Anonymous wrote:Study guides from the teacher. Often they are posted on Edline.
I find it so surprising that people are hung up on text books. Our kids have these mega binders that are compiled throughout the school year. There are internet resources. There are the study guides that are posted. The teachers send home study packets.
Most of us have adjusted in our work lives to the fact that we type everything instead of writing longhand and having a secretary type it. We've gone from typewriters to computers. We've gone from mail to fax to scanning documents. We used to write checks and now we go onto our bank websites and type in a dollar amount to send to our creditor. But we can't adjust to the move away from textbooks?!
NP here. I still have have some of my full color, beautifully edited and photographed, appealing textbooks. I could read ahead, review past lessons and be fully immersed in the subject.
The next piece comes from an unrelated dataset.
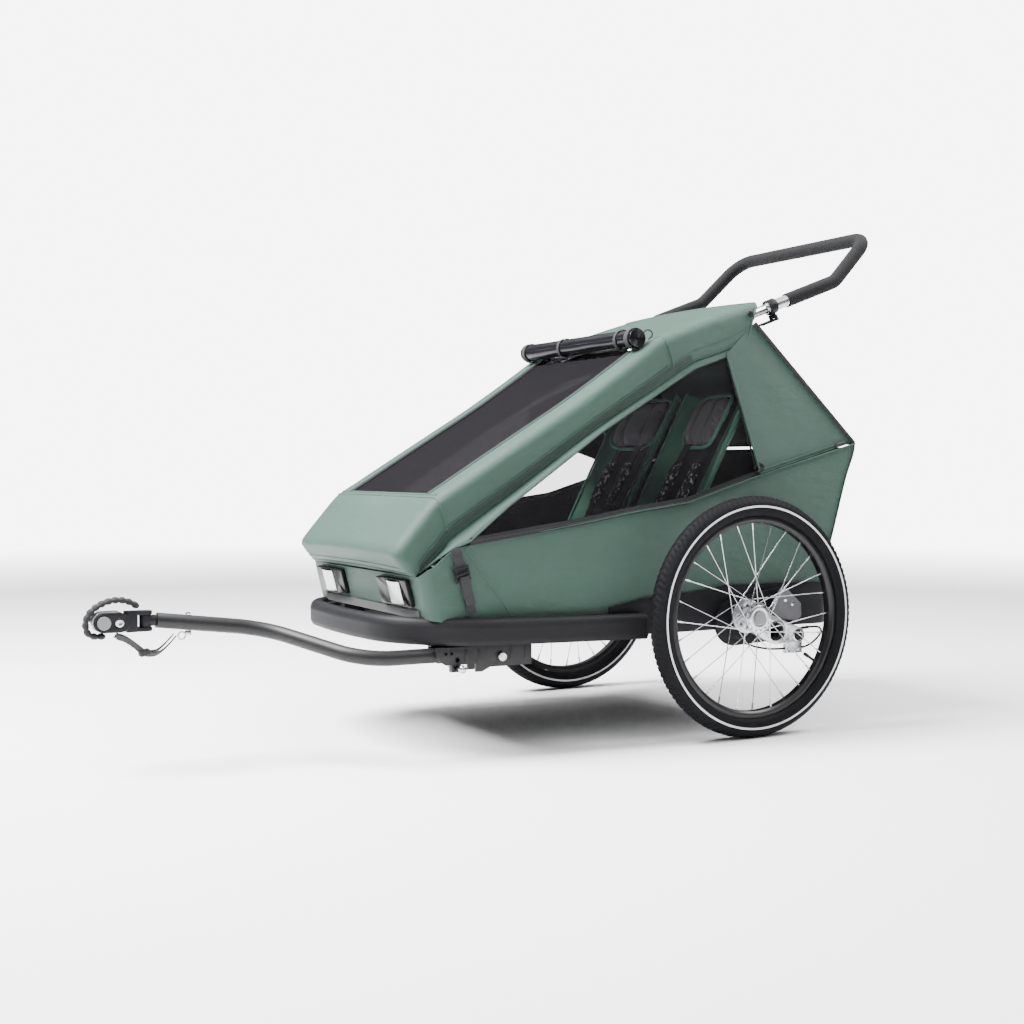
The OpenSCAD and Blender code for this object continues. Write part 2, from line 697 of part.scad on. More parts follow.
band_top = [[666, 499], [578, 553], [356, 688], [228, 773], [150, 827], [49, 866], [-55, 900], [-98, 914]];
band_low = [[-84, 892], [-82, 862], [-64, 832], [-19, 806], [75, 774], [172, 717], [302, 642], [529, 490],
            [617, 433], [644, 414]];

module canopy() {
    color("#5d7d70") row() {
        both_sides() {
            slab(roof_y - fabric_t, roof_y) polygon(concat(band_top, band_low));
            slab(screen_y + 1, roof_y - fabric_t)
                polygon(strip(concat([[652, 507.6]], [for (i = [1:4]) band_top[i]]), fabric_t));
        }
        slab(-roof_y + fabric_t, roof_y - fabric_t) polygon(strip([for (i = [4:7]) band_top[i]], fabric_t));
    }
}
screen_y = 200;

module front_hood() {
    shell = [[668, 501], [700, 462], [752, 400], [752, 388], [722, 353], [715, 349], [708, 353], [738, 392],
             [690, 452], [660, 490], [655, 497]];
    cheek = [[668, 501], [700, 462], [752, 400], [752, 388], [722, 353], [694, 366], [671, 384], [645, 412], [655, 470]];
    color("#82a091") row() {
        slab(-roof_y + fabric_t, roof_y - fabric_t) polygon(shell);
        both_sides() slab(roof_y - fabric_t, roof_y) difference() {
            polygon(cheek);
            offset(delta = touch) polygon(concat(band_top, band_low));
        }
    }
}

module mesh_screen() {
    low = [for (i = [0:3]) band_top[i] - [0, 2]];
    color("#2b2c30") row() slab(-screen_y, screen_y)
        polygon(strip(concat([[652, 505]], [low[1], low[2], low[3]], [[160, 815]]), 2));
}

module cover_roll() {
    color("#1b1b1f") row() rod([190, -236, 827], [190, 236, 827], 21);
}

module seat_uprights() {
    a = unit(seat_pin - foot);
    reach = norm(seat_pin - foot);
    color("#2a2b2e") row() {
        both_sides() {
            difference() {
                barrel(seat_pin, upright_y - 8, upright_y + 8, 12);
                barrel(seat_pin, upright_y - 9, upright_y + 9, 6 + run);
            }
            rod([foot.x, upright_y, foot.y],
                [foot.x + a.x * (reach - 10), upright_y, foot.y + a.y * (reach - 10)], upright_r - 1);
            translate([foot.x, upright_y, foot.y]) sphere(upright_r - 1);
        }
        rod([foot.x, -upright_y, foot.y], [foot.x, upright_y, foot.y], 6);
    }
}

// --- push handle ---------------------------------------------------------
function on_arm(x, y) = [x, y, arm_z(x)];
handle_route = bent([on_arm(sleeve_x[1] + 2, rail_y), [handle_low.x, rail_y, handle_low.y],
    [handle_top.x, rail_y - 14, handle_top.y], [handle_top.x, -rail_y + 14, handle_top.y],
    [handle_low.x, -rail_y, handle_low.y], on_arm(sleeve_x[1] + 2, -rail_y)], 52, 7);
grip_route = concat([on_arm(foam_x, rail_y)], [for (i = [1:len(handle_route) - 2]) handle_route[i]],
    [on_arm(foam_x, -rail_y)]);

// One bent tube whose open ends telescope over the roof rails
module handle_tube() {
    color("#c9ccd1") row() {
        both_sides() difference() {
            rod(on_arm(sleeve_x[0], rail_y), on_arm(sleeve_x[1], rail_y), sleeve_d / 2);
            rod(on_arm(sleeve_x[0] + 10, rail_y), on_arm(sleeve_x[1] + 2, rail_y), rail_r + 2 * run);
        }
        sweep(handle_route, sleeve_d / 2 - 0.01, 20);
    }
}
module handle_grip() {
    color("#28282b") row() sweep_tube(grip_route, grip_d / 2, sleeve_d / 2 + 0.3, 20);
}

// Split collars that lock the handle on the rails
collar_x = [-134, -152];
module clamp_collars() {
    color("#141416") row() both_sides() difference() {
        union() {
            rod(on_arm(collar_x[0], rail_y), on_arm(collar_x[1], rail_y), sleeve_d / 2 + 4);
            lever_frame() translate([-3.5, -lever_w / 2, -3.5]) cube([7, lever_w, 13.5]);
        }
        rod(on_arm(collar_x[0] + 10, rail_y), on_arm(collar_x[1] - 10, rail_y), sleeve_d / 2 + touch);
        lever_frame() translate([0, lever_w, 0]) rotate([90, 0, 0]) cylinder(h = 2 * lever_w, r = lever_pin_r + run);
    }
}

// Frame at the lever's hinge, with x along the arm towards its front
lever_w = 14;
lever_pin_r = 2;
lever_drop = sleeve_d / 2 + 7;
module lever_frame() {
    translate(on_arm((collar_x[0] + collar_x[1]) / 2, rail_y)) rotate([0, handle_rise, 0])
        translate([0, 0, -lever_drop - 3]) children();
}
module clamp_lever(s) {
    color("#141416") row() on_side(s) lever_frame() {
        translate([0, lever_w / 2 + 1, 0]) rotate([90, 0, 0]) cylinder(h = lever_w + 2, r = lever_pin_r);
        for (y = [-lever_w / 2 - 4, lever_w / 2 + 1]) translate([-4, y, -6]) cube([8, 3, 10]);
        translate([-6, -lever_w / 2 - 4, -9]) cube([46, lever_w + 8, 3.5]);
    }
}
module clamp_lever_left() { clamp_lever(1); }
module clamp_lever_right() { clamp_lever(-1); }

bumper();
base_frame();
floor_pan();
tub();
skirt();
reflector_housings();
reflector_lenses();
carriers();
carrier_covers();
cover_bolts();
elastomer_left();
elastomer_right();
receiver();
receiver_bolt();
rear_bag();
rear_cover();
windows();
side_straps();
seats();
headrests();
harnesses();
brake_cable_left();
brake_cable_right();
swing_arm_left();
swing_arm_right();
axle_left();
axle_right();
release_cap_left();
release_cap_right();
tyre_left();
tyre_right();
rim_left();
rim_right();
spokes_left();
spokes_right();
hub_left();
hub_right();
bearings_left();
bearings_right();
drawbar();
drawbar_eye();
strap_clamp();
safety_strap();
lock_pin();
hitch_head();
hitch_shell();
hitch_strap();
hitch_button();
hitch_key();
roof_frame();
canopy();
front_hood();
mesh_screen();
cover_roll();
seat_uprights();
handle_tube();
handle_grip();
clamp_collars();
clamp_lever_left();
clamp_lever_right();
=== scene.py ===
"""Looks of a two-seat child bicycle trailer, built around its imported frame."""
import json
import math
import random

import bpy
from bpy.props import FloatProperty, FloatVectorProperty, IntProperty, PointerProperty
from bpy.types import Operator, Panel, PropertyGroup
from mathutils import Matrix, Vector


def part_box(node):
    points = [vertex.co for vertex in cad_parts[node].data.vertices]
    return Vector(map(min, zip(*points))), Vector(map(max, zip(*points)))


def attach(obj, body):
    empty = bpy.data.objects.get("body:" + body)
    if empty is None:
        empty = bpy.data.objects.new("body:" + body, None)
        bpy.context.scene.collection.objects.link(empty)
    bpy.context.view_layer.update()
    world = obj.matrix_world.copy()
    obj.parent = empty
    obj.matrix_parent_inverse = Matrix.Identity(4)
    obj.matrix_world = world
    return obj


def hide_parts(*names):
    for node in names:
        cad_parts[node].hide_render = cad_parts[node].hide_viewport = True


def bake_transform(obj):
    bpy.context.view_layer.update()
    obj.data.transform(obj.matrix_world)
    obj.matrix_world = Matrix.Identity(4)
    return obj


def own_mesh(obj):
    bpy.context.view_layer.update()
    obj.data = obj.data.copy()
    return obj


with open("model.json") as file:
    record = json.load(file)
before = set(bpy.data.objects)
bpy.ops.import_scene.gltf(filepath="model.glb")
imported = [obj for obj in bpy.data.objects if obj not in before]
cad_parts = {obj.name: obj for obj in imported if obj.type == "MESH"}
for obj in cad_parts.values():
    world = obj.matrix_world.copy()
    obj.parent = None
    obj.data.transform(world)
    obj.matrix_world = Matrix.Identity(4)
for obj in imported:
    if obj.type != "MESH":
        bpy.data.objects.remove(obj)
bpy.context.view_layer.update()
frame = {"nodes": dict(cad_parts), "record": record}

bl_info = {
    "name": "Child Bicycle Trailer",
    "version": (1, 0, 0),
    "blender": (4, 5, 0),
    "location": "View3D > Sidebar > Trailer",
    "description": "Builds the fabric, wheels, hitch and seats of a child bicycle trailer",
    "category": "Object",
}

MM = 0.001
AXLE_X = sum(corner.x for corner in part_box("axle_left")) / 2
BODY_OF = {n: body for body, nodes in frame["record"]["behaviour"]["bodies"].items() for n in nodes}
SIDES = (("left", 1), ("right", -1))


def at(x, y, z):
    """Point given in millimetres from the wheel axle's middle on the ground."""
    return Vector((AXLE_X + x * MM, y * MM, z * MM))


# --- lines ------------------------------------------------------------------
def mixed(a, b, t):
    """Point between a and b, as a tuple."""
    return tuple(p + (q - p) * t for p, q in zip(a, b))


def along(points, t):
    """Point at share t of an open line, corner by corner."""
    s = min(max(t, 0), 1) * (len(points) - 1)
    i = min(int(s), len(points) - 2)
    return mixed(points[i], points[i + 1], s - i)


def spaced(points, count):
    """count + 1 evenly spaced points on an open line."""
    length = [0]
    for p, q in zip(points, points[1:]):
        length.append(length[-1] + math.dist(p, q))
    out, k = [], 0
    for i in range(count + 1):
        s = length[-1] * i / count
        while k < len(points) - 2 and length[k + 1] < s:
            k += 1
        span = length[k + 1] - length[k]
        out.append(mixed(points[k], points[k + 1], (s - length[k]) / span if span else 0))
    return out


def smooth(points, count, steps=8):
    """count + 1 evenly spaced points on a smooth curve through points."""
    full = [mixed(points[0], points[1], -1), *points, mixed(points[-1], points[-2], -1)]
    fine = []
    for a, b, c, d in zip(full, full[1:], full[2:], full[3:]):
        for k in range(steps):
            t = k / steps
            fine.append(tuple(
                (2 * q + (r - p) * t + (2 * p - 5 * q + 4 * r - s) * t * t
                 + (3 * q - p - 3 * r + s) * t ** 3) / 2 for p, q, r, s in zip(a, b, c, d)))
    return spaced([*fine, tuple(points[-1])], count)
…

There is NOTHING COMPARABLE between my textbooks and the poorly photocopied, sparsely researched, black-and-white notes that my middle schooler receives. The internet resources are sometimes hastily thrown together by non-professionals.
So I buy books for him. He has a history of math, various history books, latin introductions, literature, books for physics, biology and chemistry. I can't follow the curriculum, of course, but I select books for their agreeable presentation and their informational quality. He loves them all. He doesn't love the school material.